EXERCISE DETAILS:
Restate word for word the lines of the data below, from the first through the one that has "# a depth, small".

== RAW DATA ==

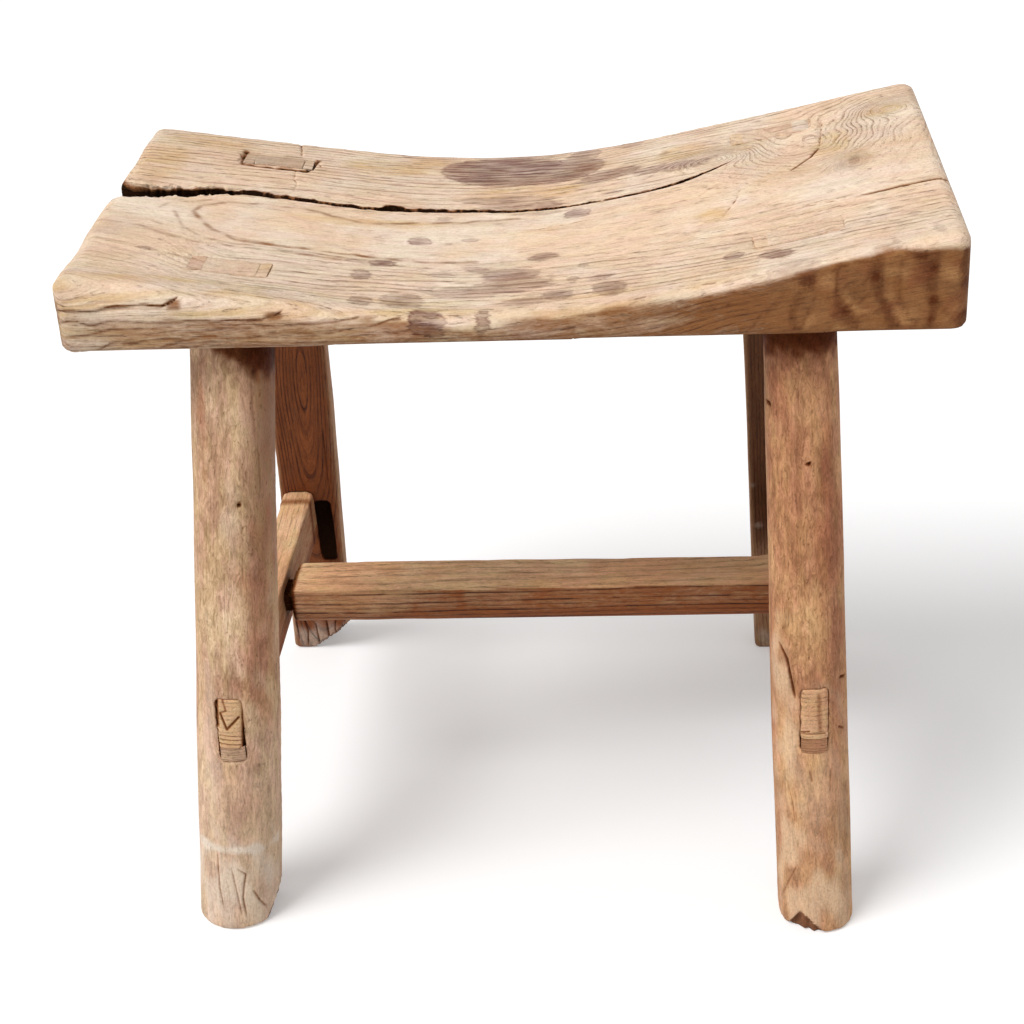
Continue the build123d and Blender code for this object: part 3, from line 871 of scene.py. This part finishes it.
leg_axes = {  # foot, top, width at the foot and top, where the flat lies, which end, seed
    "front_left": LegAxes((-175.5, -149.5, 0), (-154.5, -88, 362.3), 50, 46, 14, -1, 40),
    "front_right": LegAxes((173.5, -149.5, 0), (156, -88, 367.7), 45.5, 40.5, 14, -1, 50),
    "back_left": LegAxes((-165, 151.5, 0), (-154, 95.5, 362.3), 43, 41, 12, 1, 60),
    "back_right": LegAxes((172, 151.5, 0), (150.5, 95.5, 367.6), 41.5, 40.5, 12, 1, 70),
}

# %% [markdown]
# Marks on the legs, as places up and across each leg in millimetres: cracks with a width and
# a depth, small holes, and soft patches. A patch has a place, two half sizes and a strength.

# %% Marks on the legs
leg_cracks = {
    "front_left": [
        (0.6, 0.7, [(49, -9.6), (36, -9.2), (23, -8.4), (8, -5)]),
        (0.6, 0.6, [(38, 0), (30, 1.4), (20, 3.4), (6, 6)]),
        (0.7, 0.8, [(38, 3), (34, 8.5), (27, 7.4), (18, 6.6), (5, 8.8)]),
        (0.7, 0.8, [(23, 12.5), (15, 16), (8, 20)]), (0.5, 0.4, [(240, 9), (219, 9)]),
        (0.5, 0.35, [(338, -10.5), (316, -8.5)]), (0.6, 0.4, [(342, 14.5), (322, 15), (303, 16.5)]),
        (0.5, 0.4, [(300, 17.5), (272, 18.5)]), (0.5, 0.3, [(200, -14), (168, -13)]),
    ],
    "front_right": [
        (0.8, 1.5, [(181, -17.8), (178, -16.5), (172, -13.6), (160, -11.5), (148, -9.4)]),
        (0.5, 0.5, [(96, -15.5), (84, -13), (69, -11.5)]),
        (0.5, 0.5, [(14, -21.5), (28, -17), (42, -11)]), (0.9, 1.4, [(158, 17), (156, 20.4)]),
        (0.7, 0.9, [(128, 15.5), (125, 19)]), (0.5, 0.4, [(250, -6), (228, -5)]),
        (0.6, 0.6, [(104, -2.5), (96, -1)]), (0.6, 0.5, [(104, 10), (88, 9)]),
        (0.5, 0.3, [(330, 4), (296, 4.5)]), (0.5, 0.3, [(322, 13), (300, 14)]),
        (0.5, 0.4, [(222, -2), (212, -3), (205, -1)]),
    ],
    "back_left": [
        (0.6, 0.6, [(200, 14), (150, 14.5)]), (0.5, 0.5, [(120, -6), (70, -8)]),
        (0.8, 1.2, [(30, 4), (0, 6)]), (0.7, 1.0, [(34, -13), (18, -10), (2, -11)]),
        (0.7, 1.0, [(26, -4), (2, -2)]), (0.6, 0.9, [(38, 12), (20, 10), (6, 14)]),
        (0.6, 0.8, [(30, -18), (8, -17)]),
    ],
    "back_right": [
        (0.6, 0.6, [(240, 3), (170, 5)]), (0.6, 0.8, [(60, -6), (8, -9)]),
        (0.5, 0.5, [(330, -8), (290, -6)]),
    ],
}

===

ANSWER FOR THE TASK:
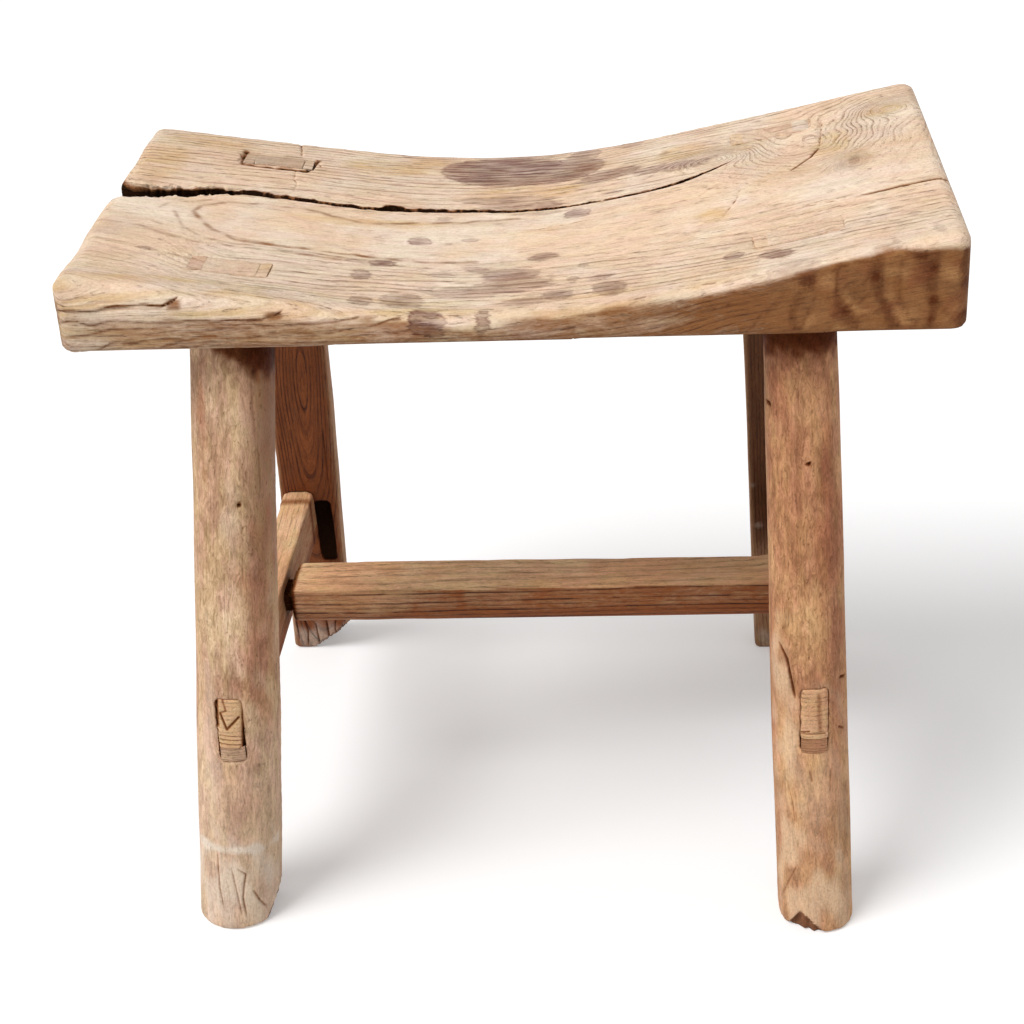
Continue the build123d and Blender code for this object: part 3, from line 871 of scene.py. This part finishes it.
leg_axes = {  # foot, top, width at the foot and top, where the flat lies, which end, seed
    "front_left": LegAxes((-175.5, -149.5, 0), (-154.5, -88, 362.3), 50, 46, 14, -1, 40),
    "front_right": LegAxes((173.5, -149.5, 0), (156, -88, 367.7), 45.5, 40.5, 14, -1, 50),
    "back_left": LegAxes((-165, 151.5, 0), (-154, 95.5, 362.3), 43, 41, 12, 1, 60),
    "back_right": LegAxes((172, 151.5, 0), (150.5, 95.5, 367.6), 41.5, 40.5, 12, 1, 70),
}

# %% [markdown]
# Marks on the legs, as places up and across each leg in millimetres: cracks with a width and
# a depth, small holes, and soft patches. A patch has a place, two half sizes and a strength.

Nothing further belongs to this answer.